STATED EXERCISE: Output all lines exactly, with nothing added or dropped.

RECORDED DATA:
▶
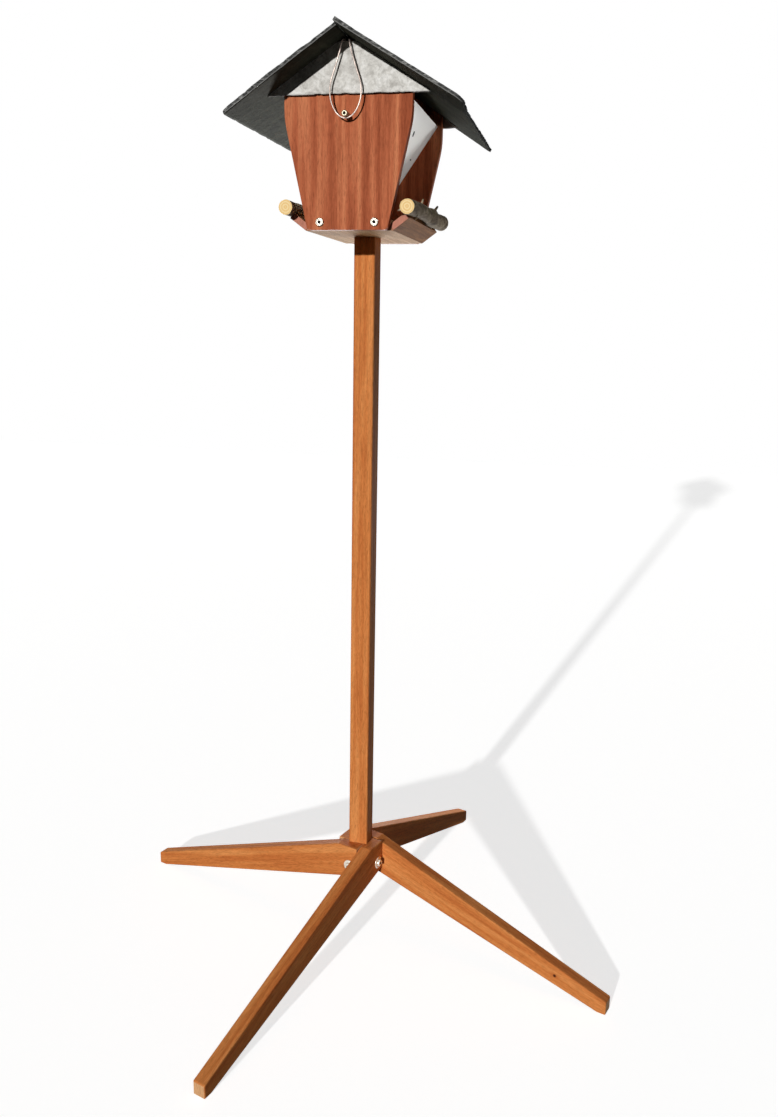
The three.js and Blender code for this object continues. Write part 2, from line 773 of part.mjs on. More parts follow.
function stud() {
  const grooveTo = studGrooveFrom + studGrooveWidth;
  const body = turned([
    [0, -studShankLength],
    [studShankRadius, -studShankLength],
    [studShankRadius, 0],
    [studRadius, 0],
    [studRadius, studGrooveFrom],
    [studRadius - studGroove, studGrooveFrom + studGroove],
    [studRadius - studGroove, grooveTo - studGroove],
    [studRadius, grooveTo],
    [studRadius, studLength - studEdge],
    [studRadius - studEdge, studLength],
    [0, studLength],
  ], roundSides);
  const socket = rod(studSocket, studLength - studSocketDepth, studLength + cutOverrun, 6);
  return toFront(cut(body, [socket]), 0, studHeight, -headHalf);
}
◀
WORKED ANSWER:
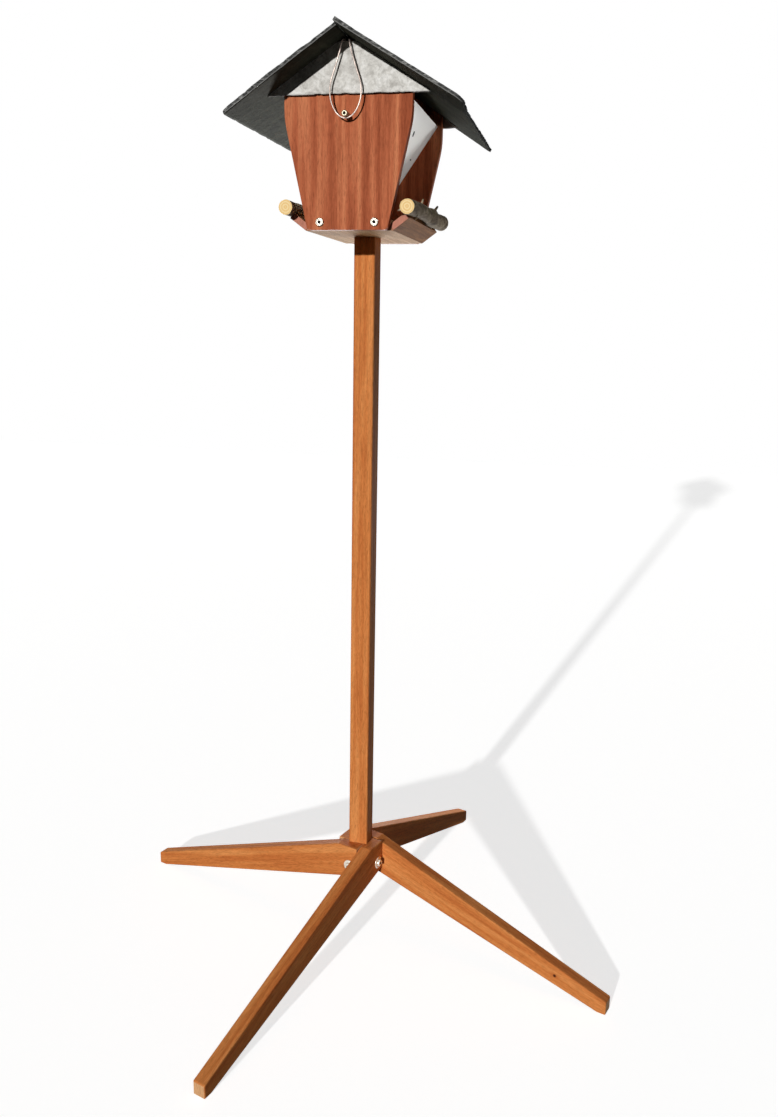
The three.js and Blender code for this object continues. Write part 2, from line 773 of part.mjs on. More parts follow.
function stud() {
  const grooveTo = studGrooveFrom + studGrooveWidth;
  const body = turned([
    [0, -studShankLength],
    [studShankRadius, -studShankLength],
    [studShankRadius, 0],
    [studRadius, 0],
    [studRadius, studGrooveFrom],
    [studRadius - studGroove, studGrooveFrom + studGroove],
    [studRadius - studGroove, grooveTo - studGroove],
    [studRadius, grooveTo],
    [studRadius, studLength - studEdge],
    [studRadius - studEdge, studLength],
    [0, studLength],
  ], roundSides);
  const socket = rod(studSocket, studLength - studSocketDepth, studLength + cutOverrun, 6);
  return toFront(cut(body, [socket]), 0, studHeight, -headHalf);
}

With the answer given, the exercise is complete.